I take responsibility for the state of my career. I'm more than willing to admit I'm living beyond my means, except I can't do anything about it. What enrages me is putting more than a decade worth of payments into a home and still not having enough equity to be able to get out. I honestly would have been better off renting. I've had to sheepishly seek help from friends, ask Twitter followers to donate whatever they were willing, and beg a bank manager to partially release a hold placed on one of my paychecks. It's embarrassing. My annual income doesn't qualify me for poverty status, but I would imagine the constant financial stress is similar.

A recommendation I often receive from friends is to rent my place, since the rental market in DC has climbed to absurd heights. The problem with that is twofold: The amount I could rent my condo still doesn't come close to covering my monthly payment, and to even be able to rent it out at market value, I would need to replace the carpet, repaint the walls, and get a new air-conditioning unit after the current one gave out this summer. None of those things I can afford to do right now.

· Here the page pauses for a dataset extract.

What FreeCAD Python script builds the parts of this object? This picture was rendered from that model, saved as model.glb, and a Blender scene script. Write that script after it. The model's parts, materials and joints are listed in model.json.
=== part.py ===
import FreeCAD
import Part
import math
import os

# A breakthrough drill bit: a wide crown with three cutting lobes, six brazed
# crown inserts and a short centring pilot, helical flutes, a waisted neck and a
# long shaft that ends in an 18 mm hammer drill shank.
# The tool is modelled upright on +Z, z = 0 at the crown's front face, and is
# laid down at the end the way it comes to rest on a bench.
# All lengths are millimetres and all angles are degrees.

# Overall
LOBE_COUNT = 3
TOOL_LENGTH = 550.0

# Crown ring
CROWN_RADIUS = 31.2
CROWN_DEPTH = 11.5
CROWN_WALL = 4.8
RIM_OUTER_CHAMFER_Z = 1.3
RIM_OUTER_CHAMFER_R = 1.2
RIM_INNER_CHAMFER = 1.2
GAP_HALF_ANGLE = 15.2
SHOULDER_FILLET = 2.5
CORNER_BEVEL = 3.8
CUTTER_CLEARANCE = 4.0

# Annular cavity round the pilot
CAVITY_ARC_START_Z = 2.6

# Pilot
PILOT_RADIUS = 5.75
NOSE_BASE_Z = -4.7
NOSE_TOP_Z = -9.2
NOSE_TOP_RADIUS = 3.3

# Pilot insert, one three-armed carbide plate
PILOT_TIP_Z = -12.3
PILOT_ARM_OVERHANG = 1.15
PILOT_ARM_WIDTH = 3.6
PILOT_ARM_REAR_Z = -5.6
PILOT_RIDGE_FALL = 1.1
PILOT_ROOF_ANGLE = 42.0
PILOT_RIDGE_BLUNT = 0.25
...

Earlier this year, one of the endless array of reductive takes about millennials made the rounds online, this one regarding my generation's tendency to eschew home ownership. The reasoning, put forth by some Australian millionaire I'd never heard of and hopefully never will again, was that millennials spend too much on frivolous things like avocado toast and fancy coffee instead of saving toward a down payment on a home. In no time at all, people pointed out the flaws in this argument: Experts say millennials are actually more frugal than boomers in their spending habits. It also doesn't help that since the crash, home builders have concentrated on high-end properties, and not the sort of starter homes young first-timers could afford.

But my experience suggests another reason millennials don't buy homes. Maybe they just know what they're doing.